For the 103, start with a gain of 10x-20x, then fine tune with a 100-200R pot in place of the input resistor. This is sometimes built into some of the top end commercial pre-peamps.
 
" For the 103, start with a gain of 10x-20x, then fine tune with a 100-200R pot in place of the input resistor. This is sometimes built into some of the top end commercial pre-peamps."


Hi Zung. What you say seems reasonable, but I cannot open a new pre amplifier because it would lose the warranty. Also, if the problem were excessive gain of the cartridge with respect to the input of the MF, I could insert a series resistor (not very audiophile solution) but it is the other way around, I am afraid that the gain is not enough to have a good space for the head....
 
As you can see, the calculations were made by Ohm's Law, just to check the load R of the DL103, as I said before.
The output voltages correspond to 100 Omhs.
If we use a higher load, there will be no problem, there are people who recommend 400 K (also mentioned and without answer) because more voltage will drop.

Kirchoff's Law says:

"At any node, the sum of the current that enters that node is equal to the sum of the current that leaves. Likewise, the algebraic sum of all the currents that pass through the node is equal to zero."

Clearly that happens at some point in the MF preamp input (why do you hate it?) But it is irrelevant to what I wanted to check.
Given your proclaimed phono amp experience, which one would you recommend for DL-103 (according to the Musical Fidelity V90-LPS price, I explained that when I opened the thread)

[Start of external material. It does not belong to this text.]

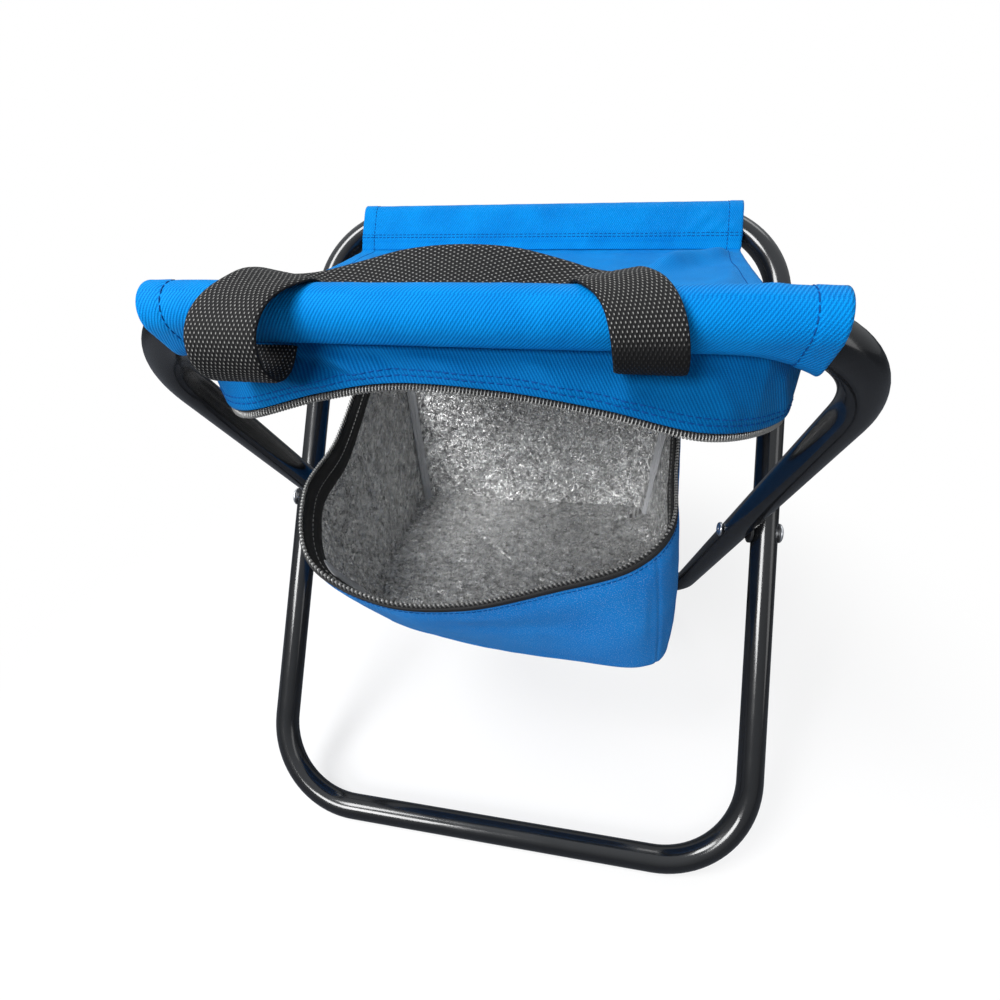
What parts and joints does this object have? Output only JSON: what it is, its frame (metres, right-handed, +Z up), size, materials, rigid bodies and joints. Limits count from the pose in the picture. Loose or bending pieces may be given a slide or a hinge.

PS: I can't buy a preamp to test with a potentiometer and if I don't like the result, I'll send it back and voila!
Things don't work that way in world trade. I hope you understand.
 
Let me quote Passlabs:
A quick & dirty way to achieve this is to use "Y" (2 female 1 male) RCA adapters and solder some resistors or pots to a male RCA plug. Your ears are the final arbiters.

Regarding MF, I own an A1 amp designed by the late/great Tim de Paravicini, but he had to work under such unreasonable constrains that the end result is an unreliable product that sounds worse than a vanilla Denon amp I bought used for $20. I also own a X-Can headphone amp designed by some obscure guys that refuses to sound right no matter what I try. Fare thee well MF.